Without benefit sharing, projects become more difficult to justify to society because of their cumulative environmental and social impacts, and the inequitable distribution of those impacts. We analysed a number of benefit sharing mechanisms including the draft Vietnam Decree on Benefit Sharing from Hydropower, the Nam Theun 2 revenue management framework, and the Nam Leuk hydropower project in Laos.
The Vietnam Decree provides a framework for equitable sharing of benefits from hydropower resources. The Decree calls for long-term revenue sharing arrangements to be established between electricity consumers, and local communities hosting hydropower projects who are adversely affected by the project in their locality. Treating affected people as project stakeholders may create incentives for local action to sustainably manage hydropower assets such as catchments. This may also serve the interests of electricity consumers and hydropower operators. Although promising, the effectiveness of the Vietnam’s draft Decree remains to be seen. Meanwhile, case studies from Laos suggest to function as planned, benefit sharing requires appropriate financial oversight as well as effective implementation. This remains a challenge in countries where levels of transparency and accountability remain low.

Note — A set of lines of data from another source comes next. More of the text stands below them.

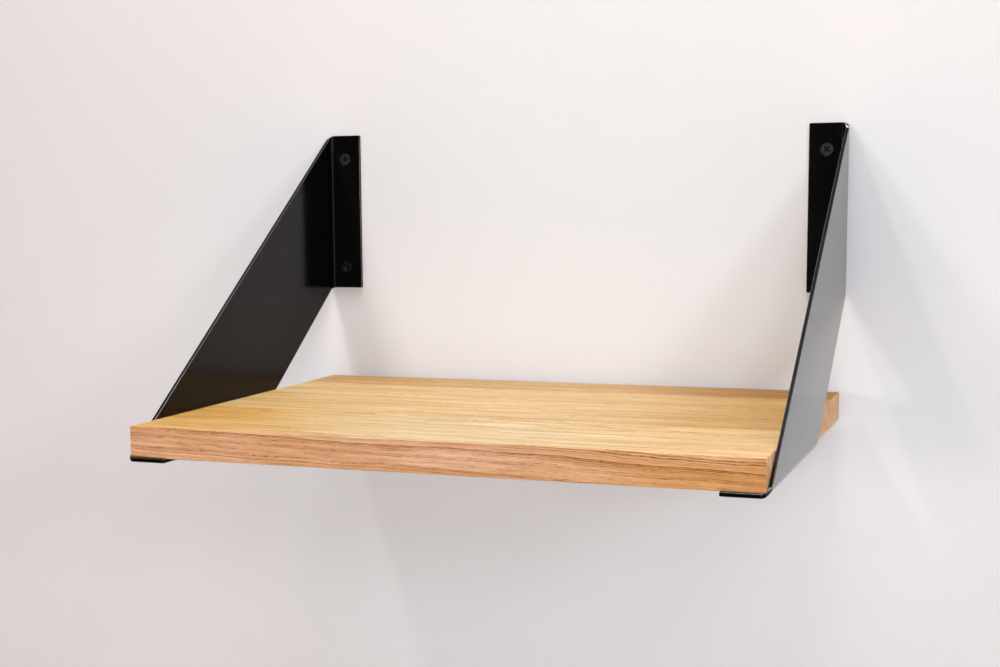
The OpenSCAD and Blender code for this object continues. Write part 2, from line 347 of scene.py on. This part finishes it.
def unevenness_group(name):
    """Fine unevenness of a coat: orange peel, faint patches and specks of dust."""
    nodes, given = start_group(name, {"Place": (0, 0, 0), "Peel Size": 0.6, "Patch Size": 30.0})
    place = nodes.scaled(given["Place"], MM_IN_METRE)
    specks = nodes.add("ShaderNodeTexVoronoi", {"Vector": place, "Scale": DUST_SPECKS_PER_MM})
    return end_group(nodes, {
        "Peel": nodes.noise(place, given["Peel Size"])["Fac"],
        "Patches": nodes.noise(place, given["Patch Size"], detail=4.0, roughness=0.6)["Fac"],
        "Dust": nodes.fall(specks.outputs["Distance"], 0.02, 0.035),
    })


SHARED_GROUPS = {"oak_growth": oak_growth_group, "unevenness": unevenness_group}


# Materials


def start_material(name):
    """Makes a material. Returns it, the maker of its nodes, its shader and its object coordinates."""
    material = bpy.data.materials.new(name)
    material.use_nodes = True
    nodes = Nodes(material.node_tree)
    shader = material.node_tree.nodes["Principled BSDF"]
    return material, nodes, shader, nodes.add("ShaderNodeTexCoord").outputs["Object"]


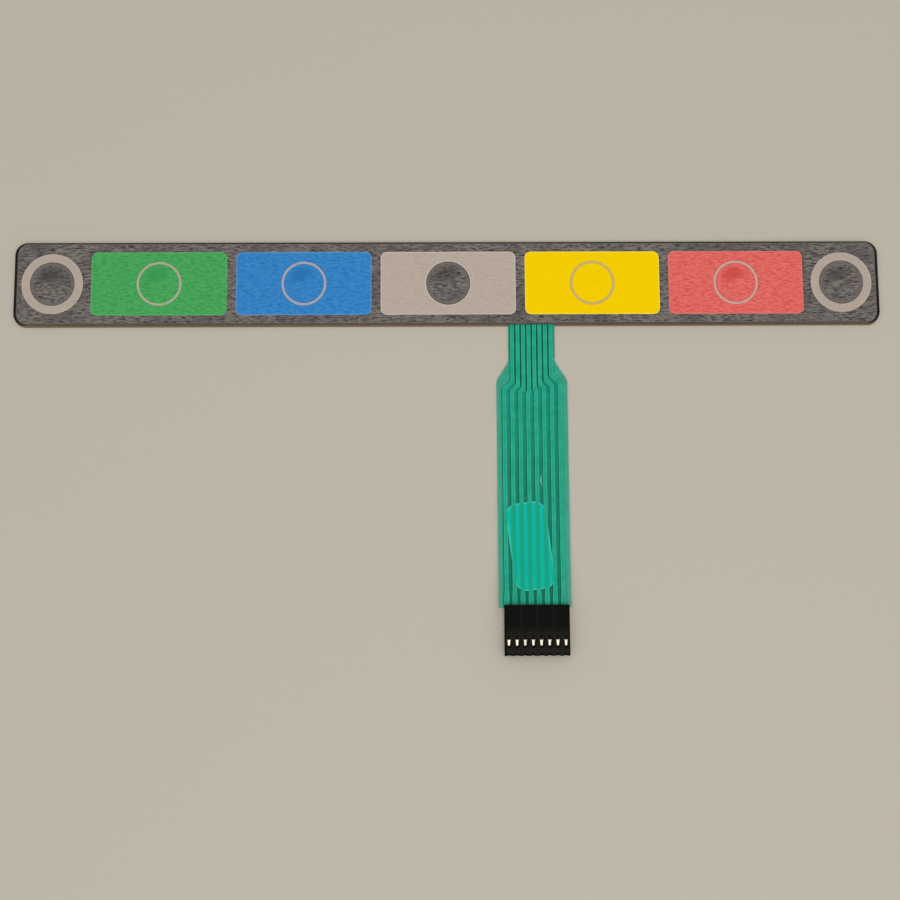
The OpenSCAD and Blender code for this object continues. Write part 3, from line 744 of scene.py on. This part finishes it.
# %% [markdown]
# ## The green coat on the tail
#
# This is the part's most telling surface. A green varnish covers the tail: over a silver line it is opaque
# and stands up as a low ridge, between the lines it is clear enough to show the table and the pad, and at the
# foot of each ridge it is painted darker, as painted shade. The lines leave the strip closely spaced, step
# out one after another, and run on at the receptacle's pitch.
#
# A flat texture would blur the lines, so the coat is one closed mesh whose columns follow the edges of
# the eight lines, and the finish changes from column to column. The columns' places are a formula: a
# line is straight, steps aside at 45 degrees, and is straight again.

# %% Work out where the lines run
ways = 8
way_pitch = 2.54 * mm
root_pitch = 1.775 * mm
line_w = 1.25 * mm
left_jog = 22.75 * mm
right_jog = 21.75 * mm
left_jog_step = 0.88 * mm
right_jog_step = 1.1 * mm
crimp_gap = 1 * mm
crimp_lead = 2.2 * mm
flare_l = 2.6 * mm
past_shoulders = -60 * mm
film_points = [v.co for v in nodes["circuit_film"].data.vertices]
tail_xs = [point.x for point in film_points if point.y < past_shoulders]
tail_x = (min(tail_xs) + max(tail_xs)) / 2
edge_y = strip_low.y
mould_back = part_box("connector_housing")[1].y
middle = (ways - 1) / 2


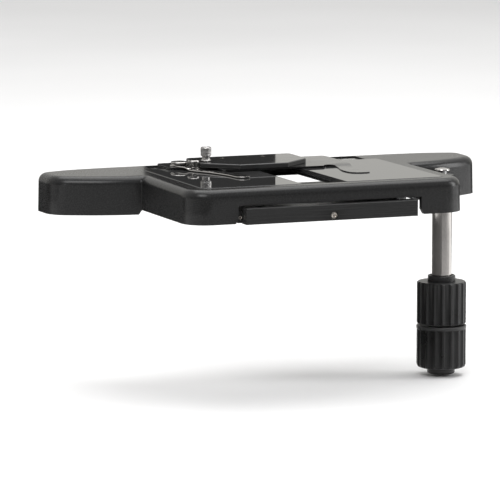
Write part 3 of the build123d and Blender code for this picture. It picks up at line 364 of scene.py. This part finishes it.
# the blade's side: rows are the distance in from the outline and the height over its bottom
BLADE_EDGE = [
    (0.16, 0.0), (0.0, 0.14), (0.0, FINGER_THICKNESS - 0.16), (0.07, FINGER_THICKNESS - 0.05),
    (0.20, FINGER_THICKNESS)]
# the hub's section, from its hole round its rim and back: rows are the radius and the height over its bottom
HUB_SECTION = [
    (2.2, 0.0), (4.95, 0.0), (5.1, 0.14), (5.1, FINGER_THICKNESS - 0.16), (5.03, FINGER_THICKNESS - 0.05),
    (4.9, FINGER_THICKNESS), (2.3, FINGER_THICKNESS), (2.2, FINGER_THICKNESS - 0.1)]
HUB_STEPS = 96
ROW_STEPS = 6


def clamped(value):
    """The value, held between 0 and 1."""
    return min(1.0, max(0.0, value))


def smooth_rows(rows, steps):
    """Catmull-Rom points through rows of numbers."""
    result = []
    for i in range(len(rows) - 1):
        a, b = rows[max(i - 1, 0)], rows[i]
        c, d = rows[i + 1], rows[min(i + 2, len(rows) - 1)]
        for k in range(steps):
            t = k / steps
            result.append(tuple(0.5 * (2 * q + (r - p) * t + (2 * p - 5 * q + 4 * r - s) * t * t
                                       + (3 * q - p - 3 * r + s) * t ** 3)
                                for p, q, r, s in zip(a, b, c, d)))
    return result + [rows[-1]]


def finger_mesh():
    """Flat sprung finger: round hub with its hole, joggle down, blade with broken edges."""
    rings = []
    for left_x, left_y, right_x, right_y in smooth_rows(FINGER_ROWS, ROW_STEPS):
        from_pivot = -(left_y + right_y) / 2
        down = clamped((from_pivot - JOGGLE_START) / JOGGLE_LENGTH)
        down = down * down * (3 - 2 * down)
        z = HUB_BOTTOM + (BLADE_BOTTOM - HUB_BOTTOM) * down
        left = Vector((PIVOT[0] + left_x, PIVOT[1] + left_y, z))
        right = Vector((PIVOT[0] + right_x, PIVOT[1] + right_y, z))
        inward = (right - left).normalized()
        left_side = [left + inward * step + Vector((0, 0, rise)) for step, rise in BLADE_EDGE]
        right_side = [right - inward * step + Vector((0, 0, rise)) for step, rise in reversed(BLADE_EDGE)]
        rings.append([tuple(point) for point in left_side + right_side])
    hub = []
    for j in range(HUB_STEPS):
        angle = 2 * math.pi * j / HUB_STEPS
        hub.append([(PIVOT[0] + r * math.cos(angle), PIVOT[1] + r * math.sin(angle), HUB_BOTTOM + z)
                    for r, z in HUB_SECTION])
    return joined(loft(rings), loft(hub + [hub[0]], closed_ends=False))


add_piece("sprung_finger", finger_mesh(), "spring_finger", "polished_steel", "spring_finger")

SHAFT_AXIS = (88.0, 5.0)
crown_foot, crown_top = [corner[2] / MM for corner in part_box("shaft_crown")]
crown_profile = [
    (2.30, crown_foot, 0), (4.00, crown_foot, 0), (4.20, crown_foot + 0.2, 0), (4.20, crown_foot + 0.5, 0),
    (3.95, crown_foot + 0.9, 0), (3.30, crown_top - 0.55, 0), (2.40, crown_top - 0.2, 0),
    (1.20, crown_top - 0.03, 0), (0.20, crown_top, 0)]
add_piece("domed_shaft_crown", turning(*SHAFT_AXIS, crown_profile, 64),
          "x_drive", "polished_steel", "shaft_crown")

screw_low, screw_high = [Vector(corner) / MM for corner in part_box("front_bar_screw")]
head_radius = (screw_high.x - screw_low.x) / 2
screw_face, shank_end = screw_low.y, screw_high.y
screw_profile = [
    # socket
    (0.2, screw_face + 0.75, 0), (head_radius * 0.45, screw_face + 0.7, 0),
    (head_radius * 0.5, screw_face + 0.12, 0),
    # head with its broken edges
    (head_radius * 0.58, screw_face + 0.02, 0), (head_radius * 0.86, screw_face, 0),
    (head_radius * 0.97, screw_face + 0.1, 0), (head_radius, screw_face + 0.25, 0),
    (head_radius, screw_face + 0.9, 0),
    # shank
    (head_radius * 0.6, screw_face + 1.0, 0), (head_radius * 0.6, shank_end, 0)]
add_piece("socket_bar_screw",
          turning((screw_low.x + screw_high.x) / 2, (screw_low.z + screw_high.z) / 2, screw_profile, 72,
                  along_y=True),
          "base", "screw_steel", "front_bar_screw")

# the claw thins over a run to the right of its root and a run towards its point
CLAW_ROOT_X, CLAW_RUN_X = 24.0, 4.0
CLAW_ROOT_Y, CLAW_RUN_Y = 27.0, 6.0
CLAW_THINNING = 0.6
CLAW_DROP = 0.2


def thinned_holder():
    """The holder's plate with its claw thinned towards the point and brought down a little."""
    source = nodes["slide_holder"].data
    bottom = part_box("slide_holder")[0][2]
    verts = []
    for vertex in source.vertices:
        x, y, z = vertex.co
        share = clamped((x / MM - CLAW_ROOT_X) / CLAW_RUN_X) * clamped((CLAW_ROOT_Y - y / MM) / CLAW_RUN_Y)
        thinned = bottom + (z - bottom) * (1 - CLAW_THINNING * share)
        verts.append((x / MM, y / MM, thinned / MM - CLAW_DROP * share))
    return verts, [tuple(face.vertices) for face in source.polygons]


add_piece("holder_plate", thinned_holder(), "x_carriage", "holder_black", "slide_holder")

# ---------------------------------------------------------------- studio

FLOOR_HEIGHT = -0.0945
FLOOR_HALF = 6.0


def add_floor():
    """A level floor under the stage."""
    mesh = bpy.data.meshes.new("floor")
    sides = ((-1, -1), (1, -1), (1, 1), (-1, 1))
    corners = [(x * FLOOR_HALF, y * FLOOR_HALF, FLOOR_HEIGHT) for x, y in sides]
    mesh.from_pydata(corners, [], [(0, 1, 2, 3)])
    floor = bpy.data.objects.new("floor", mesh)
    bpy.context.collection.objects.link(floor)
    floor.data.materials.append(floor_finish())


def facing_y(y, left, right, low, high):
    """Corners, in mm, of an upright card across the stage."""
    return [(left, y, low), (right, y, low), (right, y, high), (left, y, high)]


def facing_x(x, front, back, low, high):
    """Corners, in mm, of an upright card along the stage."""
    return [(x, front, low), (x, back, low), (x, back, high), (x, front, high)]


def level(z, left, right, front, back):
    """Corners, in mm, of a card that lies level."""
    return [(left, front, z), (right, front, z), (right, back, z), (left, back, z)]


def add_card(name, corners, colour):
    """A card that only reflections see; its colour is a linear grey."""
    mesh = bpy.data.meshes.new(name)
    mesh.from_pydata([tuple(v * MM for v in c) for c in corners], [], [(0, 1, 2, 3)])
    card = bpy.data.objects.new(name, mesh)
    bpy.context.collection.objects.link(card)
    s = Surface(name, specular=0.1)
    cloud = s.noise(3, 2)
    s.colour(grey(colour * 0.95), grey(colour * 1.05), s.spread(cloud, 0, 1))
    s.roughness(s.spread(cloud, 0.8, 0.9))
    card.data.materials.append(s.material)
    card.visible_camera = False
    card.visible_shadow = False
    card.visible_diffuse = False


def add_light(name, position, size, power):
    """A rectangular light that faces the middle of the stage; power is in watts."""
    data = bpy.data.lights.new(name, "AREA")
    data.shape = "RECTANGLE"
    data.size, data.size_y = size
    data.energy = power
    light = bpy.data.objects.new(name, data)
    light.location = position
    light.rotation_euler = (STAGE_CENTRE - Vector(position)).to_track_quat("-Z", "Y").to_euler()
    bpy.context.collection.objects.link(light)


STAGE_CENTRE = Vector((0.0, 0.01, 0.0))
CARD_FOOT = -94  # upright cards stand just over the floor
CARD_LEVEL = -93.8

add_floor()
# the first two cards stand where the microscope's column and stand do,
# the next two darken low parts of the room
add_card("column_flag", facing_y(110, -46, 33, 22, 130), 0.004)
add_card("stand_flag", facing_y(170, -420, 60, CARD_FOOT, 10), 0.03)
add_card("tube_flag", facing_x(40, -110, 150, CARD_FOOT, -12), 0.14)
add_card("wall_flag", facing_y(300, 215, 1000, CARD_FOOT, -12), 0.02)
# level cards darken the floor that the front faces reflect
add_card("near_floor", level(CARD_LEVEL, -900, 700, -600, -120), 0.34)
add_card("far_floor", level(CARD_LEVEL, -900, 700, -1600, -600), 0.11)

add_light("key_light", (-0.9, -1.3, 1.5), (1.2, 0.9), 20)
add_light("top_light", (0.3, 0.3, 1.8), (2.0, 1.8), 34)
add_light("side_light", (1.6, -0.5, 0.5), (0.5, 1.1), 12)

ROOM_DARK, ROOM_PALE = (0.05, 0.05, 0.05), (0.52, 0.52, 0.53)
WALL_LOW, WALL_HIGH = (0.74, 0.73, 0.69), (0.98, 0.97, 0.95)


def add_world():
    """A pale wall behind the stage, and before it a room that is dark low down."""
    world = bpy.data.worlds.new("studio")
    world.use_nodes = True
    world_nodes, links = world.node_tree.nodes, world.node_tree.links
    direction = world_nodes.new("ShaderNodeTexCoord").outputs["Generated"]
    split = world_nodes.new("ShaderNodeSeparateXYZ")
    links.new(direction, split.inputs["Vector"])

    def blend(axis, start, end, *ends):
        """Mix two colours between two values of the direction's axis."""
        side = world_nodes.new("ShaderNodeMapRange")
        side.inputs["From Min"].default_value = start
        side.inputs["From Max"].default_value = end
        links.new(split.outputs[axis], side.inputs["Value"])
        mix = world_nodes.new("ShaderNodeMix")
        mix.data_type = "RGBA"
        for socket, value in zip(("A", "B"), ends):
            if isinstance(value, tuple):
                mix.inputs[socket].default_value = (*value, 1)
            else:
                links.new(value, mix.inputs[socket])
        links.new(side.outputs["Result"], mix.inputs["Factor"])
        return mix.outputs["Result"]

    room = blend("Z", 0.08, 0.45, ROOM_DARK, ROOM_PALE)
    wall = blend("Z", 0.20, 0.50, WALL_LOW, WALL_HIGH)
    links.new(blend("Y", -0.2, 0.5, room, wall), world_nodes["Background"].inputs["Color"])
    bpy.context.scene.world = world


add_world()
bpy.context.scene.view_settings.view_transform = "Standard"

# ---------------------------------------------------------------- camera

# found from the outline of the stage in the photo
AZIMUTH = math.radians(22.08)
TILT = math.radians(8.05)
CAMERA_PLACE = (-850.5 * MM, -2029.85 * MM, 291.3 * MM)
LENS, SENSOR_WIDTH = 297.84, 36.0
camera_data = bpy.data.cameras.new("camera")
camera_data.sensor_fit = "HORIZONTAL"
camera_data.sensor_width = SENSOR_WIDTH
camera_data.lens = LENS
camera_data.clip_start = 0.05
camera_data.clip_end = 50.0
camera = bpy.data.objects.new("camera", camera_data)
camera.location = CAMERA_PLACE
camera.rotation_euler = (math.pi / 2 - TILT, 0.0, -AZIMUTH)
bpy.context.collection.objects.link(camera)
bpy.context.scene.camera = camera
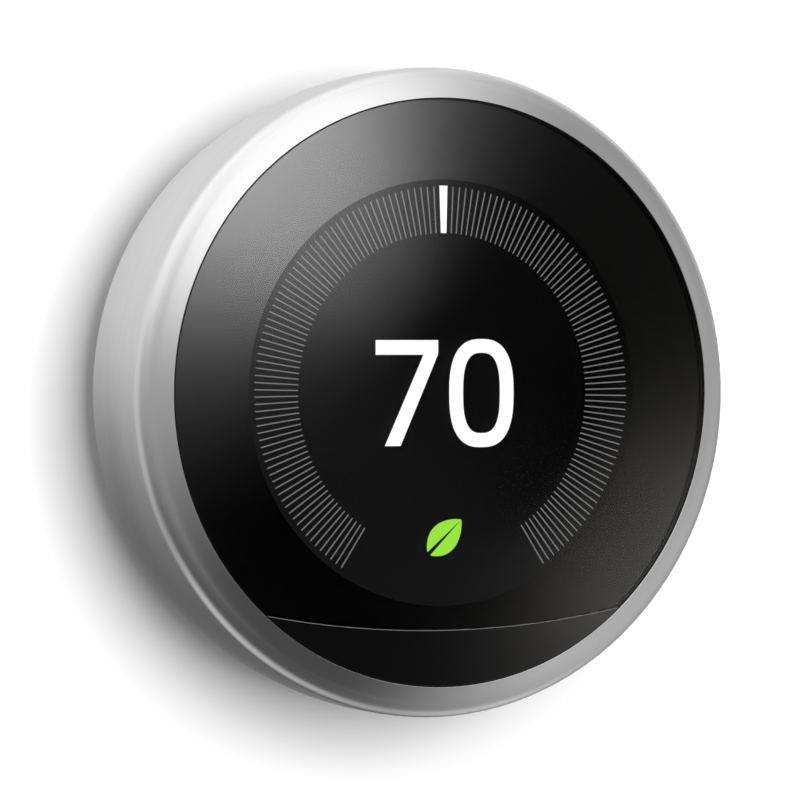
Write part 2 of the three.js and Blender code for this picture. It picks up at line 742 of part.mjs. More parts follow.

We reviewed a promising initiative involving payment for forest environmental services, in Lam Dong Province, Vietnam. Annual payments of $2.8 million from the Da Nhim and Dai Ninh hydropower stations are been made to over 3400 poor households in two watersheds located at the headwaters of the Dong Nai river basin. Households are paid to protect 104,000 hectares of forest.
Any significant benefit sharing, particularly environmental flows release to benefit aquatic resource dependent communities and ecosystems, would have negative financial impacts on IPP projects, and thus might not be viable without compensation or additional financing. This implies sustainable tariffs need to be higher than currently negotiated.